• Data shown:
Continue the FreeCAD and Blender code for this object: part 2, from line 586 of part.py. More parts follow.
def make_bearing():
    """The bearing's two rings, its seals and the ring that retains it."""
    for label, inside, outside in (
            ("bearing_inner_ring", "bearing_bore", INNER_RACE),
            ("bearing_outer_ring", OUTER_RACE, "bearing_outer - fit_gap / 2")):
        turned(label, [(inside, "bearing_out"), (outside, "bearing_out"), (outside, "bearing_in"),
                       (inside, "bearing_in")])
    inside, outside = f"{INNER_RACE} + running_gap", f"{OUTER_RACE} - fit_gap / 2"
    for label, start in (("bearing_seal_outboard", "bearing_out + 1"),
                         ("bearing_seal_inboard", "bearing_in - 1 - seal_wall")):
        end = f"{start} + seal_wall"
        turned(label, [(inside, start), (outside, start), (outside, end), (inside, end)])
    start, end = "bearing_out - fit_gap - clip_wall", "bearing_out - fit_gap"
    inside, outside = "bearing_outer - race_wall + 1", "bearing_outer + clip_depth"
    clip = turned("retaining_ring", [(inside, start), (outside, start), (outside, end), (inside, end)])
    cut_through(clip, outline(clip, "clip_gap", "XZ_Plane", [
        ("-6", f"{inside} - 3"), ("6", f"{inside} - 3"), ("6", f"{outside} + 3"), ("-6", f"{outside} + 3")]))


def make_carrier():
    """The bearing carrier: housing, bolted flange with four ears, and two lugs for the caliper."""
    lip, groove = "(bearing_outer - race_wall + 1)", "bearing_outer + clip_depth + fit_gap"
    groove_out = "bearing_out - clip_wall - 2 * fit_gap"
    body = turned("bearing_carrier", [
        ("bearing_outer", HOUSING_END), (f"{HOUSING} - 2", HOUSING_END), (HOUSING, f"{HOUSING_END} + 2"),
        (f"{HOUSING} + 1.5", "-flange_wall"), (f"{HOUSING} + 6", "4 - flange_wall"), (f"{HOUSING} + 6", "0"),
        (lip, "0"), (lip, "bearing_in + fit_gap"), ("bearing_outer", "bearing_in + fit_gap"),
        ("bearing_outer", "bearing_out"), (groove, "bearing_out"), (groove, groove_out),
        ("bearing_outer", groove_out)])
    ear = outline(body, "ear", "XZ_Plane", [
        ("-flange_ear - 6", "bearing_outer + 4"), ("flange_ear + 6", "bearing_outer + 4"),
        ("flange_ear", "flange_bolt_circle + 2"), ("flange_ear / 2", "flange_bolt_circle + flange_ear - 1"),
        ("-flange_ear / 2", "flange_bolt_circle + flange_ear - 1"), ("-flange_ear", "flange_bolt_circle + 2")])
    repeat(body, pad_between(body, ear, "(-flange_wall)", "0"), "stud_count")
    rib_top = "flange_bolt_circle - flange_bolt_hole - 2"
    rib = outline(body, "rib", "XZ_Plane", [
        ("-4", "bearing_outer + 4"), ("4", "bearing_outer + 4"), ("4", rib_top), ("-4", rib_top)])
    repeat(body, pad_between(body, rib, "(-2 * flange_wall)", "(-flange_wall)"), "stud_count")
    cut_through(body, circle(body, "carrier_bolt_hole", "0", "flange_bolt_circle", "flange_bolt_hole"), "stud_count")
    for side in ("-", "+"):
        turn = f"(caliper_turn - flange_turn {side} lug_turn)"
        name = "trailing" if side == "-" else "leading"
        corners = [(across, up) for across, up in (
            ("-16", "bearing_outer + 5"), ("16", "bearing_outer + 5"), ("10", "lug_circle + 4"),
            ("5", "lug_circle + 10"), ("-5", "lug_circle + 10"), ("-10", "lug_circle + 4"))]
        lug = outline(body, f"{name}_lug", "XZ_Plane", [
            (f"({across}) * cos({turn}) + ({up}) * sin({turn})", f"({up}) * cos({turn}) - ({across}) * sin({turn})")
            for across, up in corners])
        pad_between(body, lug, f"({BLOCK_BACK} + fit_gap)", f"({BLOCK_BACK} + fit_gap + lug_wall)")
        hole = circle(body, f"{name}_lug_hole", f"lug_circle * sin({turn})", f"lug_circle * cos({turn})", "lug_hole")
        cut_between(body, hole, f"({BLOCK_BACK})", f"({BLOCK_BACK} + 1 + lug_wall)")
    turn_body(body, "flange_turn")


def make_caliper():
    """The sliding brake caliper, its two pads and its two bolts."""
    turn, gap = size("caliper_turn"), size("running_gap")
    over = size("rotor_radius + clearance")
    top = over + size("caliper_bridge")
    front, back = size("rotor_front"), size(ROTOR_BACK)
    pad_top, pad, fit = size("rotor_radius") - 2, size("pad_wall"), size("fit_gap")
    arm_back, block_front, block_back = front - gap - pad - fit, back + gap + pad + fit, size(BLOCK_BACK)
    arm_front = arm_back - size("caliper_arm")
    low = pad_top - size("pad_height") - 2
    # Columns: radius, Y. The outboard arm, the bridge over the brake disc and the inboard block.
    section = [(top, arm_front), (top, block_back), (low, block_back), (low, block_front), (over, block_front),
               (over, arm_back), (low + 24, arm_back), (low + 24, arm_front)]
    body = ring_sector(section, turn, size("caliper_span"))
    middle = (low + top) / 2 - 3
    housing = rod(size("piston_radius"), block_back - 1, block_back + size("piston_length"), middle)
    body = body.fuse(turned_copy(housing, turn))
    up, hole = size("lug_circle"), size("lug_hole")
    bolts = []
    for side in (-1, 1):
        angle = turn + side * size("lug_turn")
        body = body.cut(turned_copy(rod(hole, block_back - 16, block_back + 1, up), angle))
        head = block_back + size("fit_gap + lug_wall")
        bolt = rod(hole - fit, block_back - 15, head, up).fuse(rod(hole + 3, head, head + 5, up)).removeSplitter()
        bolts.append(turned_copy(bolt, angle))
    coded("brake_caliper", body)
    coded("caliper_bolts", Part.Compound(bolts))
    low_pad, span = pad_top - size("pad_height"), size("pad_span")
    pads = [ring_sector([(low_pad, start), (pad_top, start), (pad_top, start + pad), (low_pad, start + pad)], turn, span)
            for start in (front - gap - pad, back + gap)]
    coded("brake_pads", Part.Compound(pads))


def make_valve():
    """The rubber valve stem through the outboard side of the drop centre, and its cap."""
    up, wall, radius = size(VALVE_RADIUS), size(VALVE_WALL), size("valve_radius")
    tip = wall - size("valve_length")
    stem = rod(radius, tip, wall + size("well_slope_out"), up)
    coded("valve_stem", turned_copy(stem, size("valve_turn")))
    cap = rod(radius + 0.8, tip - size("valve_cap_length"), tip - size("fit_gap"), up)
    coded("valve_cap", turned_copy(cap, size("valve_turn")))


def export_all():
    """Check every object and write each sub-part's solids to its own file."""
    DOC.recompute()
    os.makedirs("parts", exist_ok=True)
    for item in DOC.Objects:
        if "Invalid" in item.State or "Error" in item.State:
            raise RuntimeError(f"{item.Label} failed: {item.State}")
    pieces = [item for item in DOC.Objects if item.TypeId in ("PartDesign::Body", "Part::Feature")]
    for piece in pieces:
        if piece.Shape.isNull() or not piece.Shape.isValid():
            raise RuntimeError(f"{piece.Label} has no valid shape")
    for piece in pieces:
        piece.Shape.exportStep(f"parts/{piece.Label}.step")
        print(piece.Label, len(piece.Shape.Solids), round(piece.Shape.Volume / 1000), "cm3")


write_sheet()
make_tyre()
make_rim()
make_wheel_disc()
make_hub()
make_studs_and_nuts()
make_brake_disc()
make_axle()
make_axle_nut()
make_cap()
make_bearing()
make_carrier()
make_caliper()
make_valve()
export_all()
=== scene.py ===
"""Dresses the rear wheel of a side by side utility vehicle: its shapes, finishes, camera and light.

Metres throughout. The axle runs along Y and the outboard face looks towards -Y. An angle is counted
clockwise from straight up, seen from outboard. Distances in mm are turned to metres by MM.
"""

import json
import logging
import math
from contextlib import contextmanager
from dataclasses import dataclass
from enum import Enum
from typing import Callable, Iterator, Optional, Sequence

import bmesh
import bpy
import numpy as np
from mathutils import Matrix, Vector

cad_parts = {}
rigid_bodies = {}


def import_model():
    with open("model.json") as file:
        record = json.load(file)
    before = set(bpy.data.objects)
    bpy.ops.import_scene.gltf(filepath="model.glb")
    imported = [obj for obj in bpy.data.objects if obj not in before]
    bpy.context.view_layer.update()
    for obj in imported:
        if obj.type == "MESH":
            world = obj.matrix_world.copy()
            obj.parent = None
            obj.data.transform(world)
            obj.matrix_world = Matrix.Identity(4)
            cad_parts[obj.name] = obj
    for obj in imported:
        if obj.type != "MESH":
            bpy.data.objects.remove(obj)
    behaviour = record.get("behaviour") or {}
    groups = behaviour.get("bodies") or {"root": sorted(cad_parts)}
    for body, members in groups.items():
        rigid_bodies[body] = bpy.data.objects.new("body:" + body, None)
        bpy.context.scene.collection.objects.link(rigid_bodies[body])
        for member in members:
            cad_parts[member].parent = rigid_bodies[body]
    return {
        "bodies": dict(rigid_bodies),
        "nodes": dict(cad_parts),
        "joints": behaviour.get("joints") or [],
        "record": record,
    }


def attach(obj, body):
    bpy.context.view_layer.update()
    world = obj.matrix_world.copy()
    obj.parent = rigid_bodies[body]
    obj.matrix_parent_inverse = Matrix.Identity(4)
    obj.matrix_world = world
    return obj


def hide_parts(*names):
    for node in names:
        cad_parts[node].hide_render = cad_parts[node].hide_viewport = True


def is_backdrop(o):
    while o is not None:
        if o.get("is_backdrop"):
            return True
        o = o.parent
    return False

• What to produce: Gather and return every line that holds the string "behaviour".

• Solution to this task:
    behaviour = record.get("behaviour") or {}
    groups = behaviour.get("bodies") or {"root": sorted(cad_parts)}
        "joints": behaviour.get("joints") or [],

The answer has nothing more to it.